900 candidats, quatre élus
Près de 80 soudeurs, sur 900 inscrits au départ, étaient en lice durant les 3 jours, pour l’un ou l’autre des 4 titres décernés : soudure 3 procédés (TIG, MAG et MMA)* ; soudure – TIG ; soudure – MAG ; soudure – MMA. Ils ont tous satisfait aux critères de sélection qui ont débuté voilà tout juste un an. Trois étapes avec le temps des inscriptions sur le site dédié, entre septembre et novembre 2020, le temps d’une première sélection, entre novembre et décembre dernier, sur un QCM chronométré de 20 questions, et le temps d’une seconde sélection avec l’envoi d’éprouvettes soudées selon les parcours d’épreuves. Il ne restait alors que 200 candidats. Ce n’est qu’après validation de la conformité de celles-ci que les prétendants au titre ont reçu leur convocation pour Vierzon…
Pas de collage, pas d’étamage, pas de brasage, juste du soudage. Dimanche, après les dernières notes du jury – il était composé de trois MOF (meilleurs ouvriers de France) et de 3 ingénieurs spécialisés en soudage, chacun issu d’un secteur différend de l’industrie – les quatre champions de France ont été titrés. Parmi eux, un Vierzonnais, Cédric Huet de la Chaudronnerie Vierzonnaise, en MAG, content de recevoir du matos de soudeur en guise de récompense. Reste à savoir s’il pourra bénéficier de la semaine de vacances promise en cas de victoire…
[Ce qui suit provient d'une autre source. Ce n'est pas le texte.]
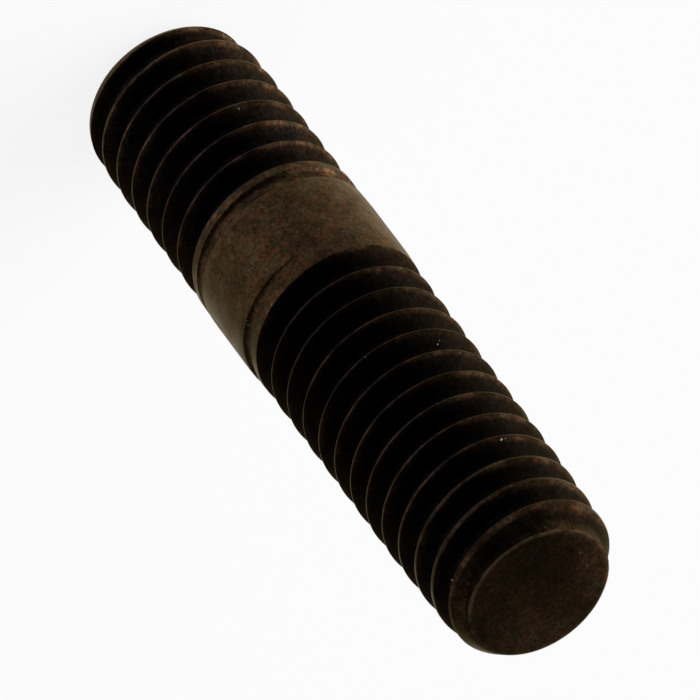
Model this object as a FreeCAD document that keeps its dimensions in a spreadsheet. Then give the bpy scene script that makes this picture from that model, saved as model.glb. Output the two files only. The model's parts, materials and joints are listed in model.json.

Dans deux ans, si Vulcain et Thor, dieux de la forge et du marteau, le veulent bien, il remettra sa couronne en jeu, à Vierzon peut-être. Entre temps, tout le monde va bien arriver à faire la soudure. Tout le monde sauf Michel, lui était électricien…
*TIG- soudage à l’arc avec une électrode non fusible ; MAG – soudage sous gaz actif ; MMA- soudage à électrode enrobée.